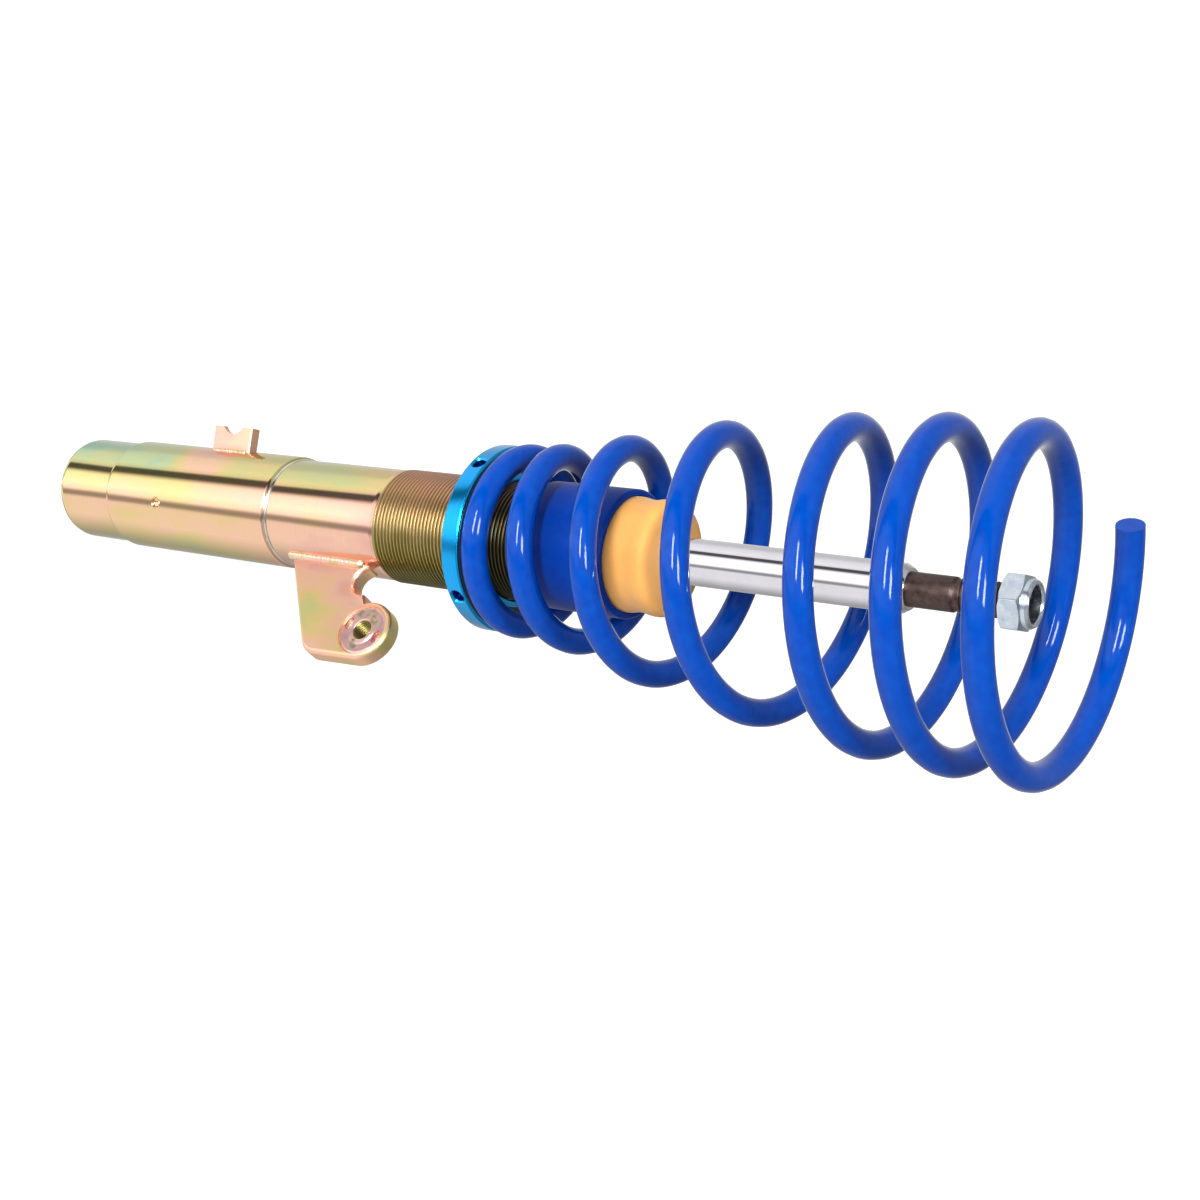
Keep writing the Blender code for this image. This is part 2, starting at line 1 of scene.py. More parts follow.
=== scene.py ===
# %% [markdown]
# # A height-adjustable suspension strut
# The strut stands on its lower end.  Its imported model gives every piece's place
# and the bodies that move, so this lesson only makes the fine surfaces: the
# machined housing with its rolled thread, the pressed bracket, the anodised
# collar, the coated spring, the foam stop and the chromed rod.
# Each step says what the piece is, how it could be made, and why this way was
# chosen.  All sizes are millimetres and mm() turns them into metres.

# %% Load the frame
import json
import math

import bmesh
import bpy
from mathutils import Matrix, Vector


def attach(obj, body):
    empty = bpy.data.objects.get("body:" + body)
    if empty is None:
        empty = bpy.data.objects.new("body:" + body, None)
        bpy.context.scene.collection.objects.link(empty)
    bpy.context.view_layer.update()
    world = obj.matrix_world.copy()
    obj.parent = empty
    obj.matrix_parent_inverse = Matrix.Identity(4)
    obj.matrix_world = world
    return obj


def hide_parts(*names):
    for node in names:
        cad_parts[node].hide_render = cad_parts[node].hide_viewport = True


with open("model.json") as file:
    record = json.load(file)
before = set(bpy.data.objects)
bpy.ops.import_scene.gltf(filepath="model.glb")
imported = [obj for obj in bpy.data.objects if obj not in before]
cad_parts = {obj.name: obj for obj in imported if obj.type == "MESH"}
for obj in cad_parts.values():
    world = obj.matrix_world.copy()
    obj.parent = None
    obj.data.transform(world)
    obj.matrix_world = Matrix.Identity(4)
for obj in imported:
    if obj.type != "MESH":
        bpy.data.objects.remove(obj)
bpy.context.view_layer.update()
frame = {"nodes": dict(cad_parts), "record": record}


def mm(value):
    """Millimetres to metres."""
    return value * 0.001


# %% [markdown]
# ## The camera
# A long lens well off to the side keeps the strut's two ends nearly the same
# scale.  The camera is rolled so that the standing strut lies across the
# picture, its lower end at the left, and it looks down on the floor.
# A camera could be aimed with a Track To constraint, but that can't hold a roll.
# So its three directions are written straight into its matrix.

# %% Camera
CAMERA_PLACE = Vector((0.0215, -0.6312, 0.7525))
CAMERA_RIGHT = Vector((-0.1427, 0.5479, 0.8243))
CAMERA_UP = Vector((-0.9898, -0.0790, -0.1188))
CAMERA_BACK = CAMERA_RIGHT.cross(CAMERA_UP).normalized()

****

● **WHAT IS ASKED**
All lines from the beginning of the material above through the one with "return value * 0.001" need to be returned exactly; please return those and only those.

● **OUTPUT OF THE EXERCISE**
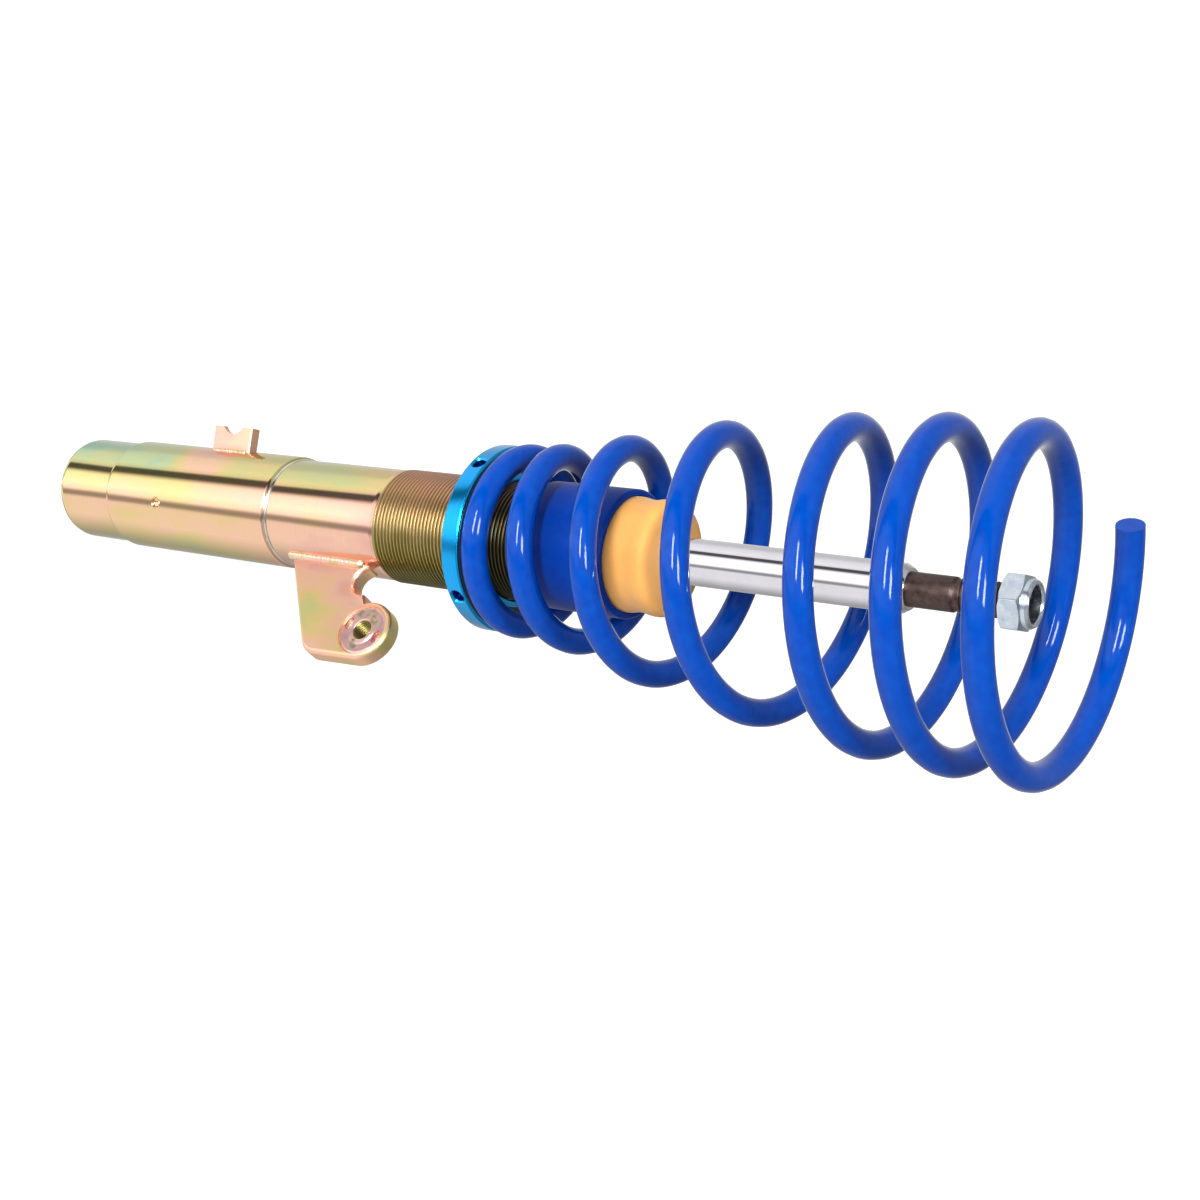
Keep writing the Blender code for this image. This is part 2, starting at line 1 of scene.py. More parts follow.
=== scene.py ===
# %% [markdown]
# # A height-adjustable suspension strut
# The strut stands on its lower end.  Its imported model gives every piece's place
# and the bodies that move, so this lesson only makes the fine surfaces: the
# machined housing with its rolled thread, the pressed bracket, the anodised
# collar, the coated spring, the foam stop and the chromed rod.
# Each step says what the piece is, how it could be made, and why this way was
# chosen.  All sizes are millimetres and mm() turns them into metres.

# %% Load the frame
import json
import math

import bmesh
import bpy
from mathutils import Matrix, Vector


def attach(obj, body):
    empty = bpy.data.objects.get("body:" + body)
    if empty is None:
        empty = bpy.data.objects.new("body:" + body, None)
        bpy.context.scene.collection.objects.link(empty)
    bpy.context.view_layer.update()
    world = obj.matrix_world.copy()
    obj.parent = empty
    obj.matrix_parent_inverse = Matrix.Identity(4)
    obj.matrix_world = world
    return obj


def hide_parts(*names):
    for node in names:
        cad_parts[node].hide_render = cad_parts[node].hide_viewport = True


with open("model.json") as file:
    record = json.load(file)
before = set(bpy.data.objects)
bpy.ops.import_scene.gltf(filepath="model.glb")
imported = [obj for obj in bpy.data.objects if obj not in before]
cad_parts = {obj.name: obj for obj in imported if obj.type == "MESH"}
for obj in cad_parts.values():
    world = obj.matrix_world.copy()
    obj.parent = None
    obj.data.transform(world)
    obj.matrix_world = Matrix.Identity(4)
for obj in imported:
    if obj.type != "MESH":
        bpy.data.objects.remove(obj)
bpy.context.view_layer.update()
frame = {"nodes": dict(cad_parts), "record": record}


def mm(value):
    """Millimetres to metres."""
    return value * 0.001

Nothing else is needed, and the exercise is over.